**Stated goal**
Could you copy every line from the material below in which "joints" appears?
Start of Information shown
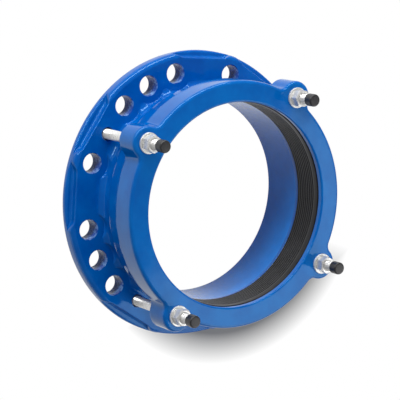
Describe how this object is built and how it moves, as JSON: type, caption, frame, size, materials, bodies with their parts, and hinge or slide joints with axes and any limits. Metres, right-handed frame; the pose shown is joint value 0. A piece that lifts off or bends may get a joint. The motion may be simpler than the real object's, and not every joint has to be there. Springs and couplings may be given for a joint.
{
  "type": "flange adaptor",
  "caption": "Cast flange with a neck and bell, and a lugged gland ring that clamps a rubber gasket onto a plain pipe end with capped through bolts.",
  "frame": {"origin": "centre of the flange's mating face, on the axis of the bore", "axes": "+Z along the bore axis from the mating face to the gland ring, where the pipe comes in; +X through one of the flange bolt holes, with the clamp bolts on the diagonals between X and Y"},
  "size_m": [0.34, 0.34, 0.146],
  "materials": {
    "blue_epoxy": "glossy epoxy",
    "black_rubber": "matte",
    "zinc_steel": "satin zinc",
    "black_plastic": "satin"
  },
  "bodies": {
    "adaptor_body": {"flange_body": "blue_epoxy", "gasket": "black_rubber", "clamp_bolt_1": "zinc_steel", "clamp_bolt_2": "zinc_steel", "clamp_bolt_3": "zinc_steel", "clamp_bolt_4": "zinc_steel"},
    "gland": {"gland_ring": "blue_epoxy", "washer_1": "zinc_steel", "washer_2": "zinc_steel", "washer_3": "zinc_steel", "washer_4": "zinc_steel"},
    "nut_1": {"nut_1": "zinc_steel"},
    "nut_2": {"nut_2": "zinc_steel"},
    "nut_3": {"nut_3": "zinc_steel"},
    "nut_4": {"nut_4": "zinc_steel"},
    "thread_cap_1": {"thread_cap_1": "black_plastic"},
    "thread_cap_2": {"thread_cap_2": "black_plastic"},
    "thread_cap_3": {"thread_cap_3": "black_plastic"},
    "thread_cap_4": {"thread_cap_4": "black_plastic"}
  },
  "joints": [
    {"name": "gland_travel", "type": "slide", "parent": "adaptor_body", "child": "gland", "axis": [0, 0, -1], "range_m": [0, 0.008], "stiffness_N_per_m": 10000, "springref_m": -0.005, "deforming": ["gasket"]},
    {"name": "nut_1_turn", "type": "hinge", "parent": "gland", "child": "nut_1", "pos_m": [0.10147, 0.10147, 0.1125], "axis": [0, 0, 1], "range_deg": [-1650, 0]},
    {"name": "nut_2_turn", "type": "hinge", "parent": "gland", "child": "nut_2", "pos_m": [-0.10147, 0.10147, 0.1125], "axis": [0, 0, 1], "range_deg": [-1650, 0]},
    {"name": "nut_3_turn", "type": "hinge", "parent": "gland", "child": "nut_3", "pos_m": [-0.10147, -0.10147, 0.1125], "axis": [0, 0, 1], "range_deg": [-1650, 0]},
    {"name": "nut_4_turn", "type": "hinge", "parent": "gland", "child": "nut_4", "pos_m": [0.10147, -0.10147, 0.1125], "axis": [0, 0, 1], "range_deg": [-1650, 0]},
    {"name": "thread_cap_1_pull", "type": "slide", "parent": "adaptor_body", "child": "thread_cap_1", "axis": [0, 0, 1], "range_m": [0, 0.01]},
    {"name": "thread_cap_2_pull", "type": "slide", "parent": "adaptor_body", "child": "thread_cap_2", "axis": [0, 0, 1], "range_m": [0, 0.01]},
    {"name": "thread_cap_3_pull", "type": "slide", "parent": "adaptor_body", "child": "thread_cap_3", "axis": [0, 0, 1], "range_m": [0, 0.01]},
    {"name": "thread_cap_4_pull", "type": "slide", "parent": "adaptor_body", "child": "thread_cap_4", "axis": [0, 0, 1], "range_m": [0, 0.01]}
  ],
  "couplings": [
    {"joint": "nut_1_turn", "follows": "gland_travel", "rad_per_m": -3590.4},
    {"joint": "nut_2_turn", "follows": "gland_travel", "rad_per_m": -3590.4},
    {"joint": "nut_3_turn", "follows": "gland_travel", "rad_per_m": -3590.4},
    {"joint": "nut_4_turn", "follows": "gland_travel", "rad_per_m": -3590.4}
  ]
}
End of Information shown
**Output of the exercise**
Describe how this object is built and how it moves, as JSON: type, caption, frame, size, materials, bodies with their parts, and hinge or slide joints with axes and any limits. Metres, right-handed frame; the pose shown is joint value 0. A piece that lifts off or bends may get a joint. The motion may be simpler than the real object's, and not every joint has to be there. Springs and couplings may be given for a joint.
  "joints": [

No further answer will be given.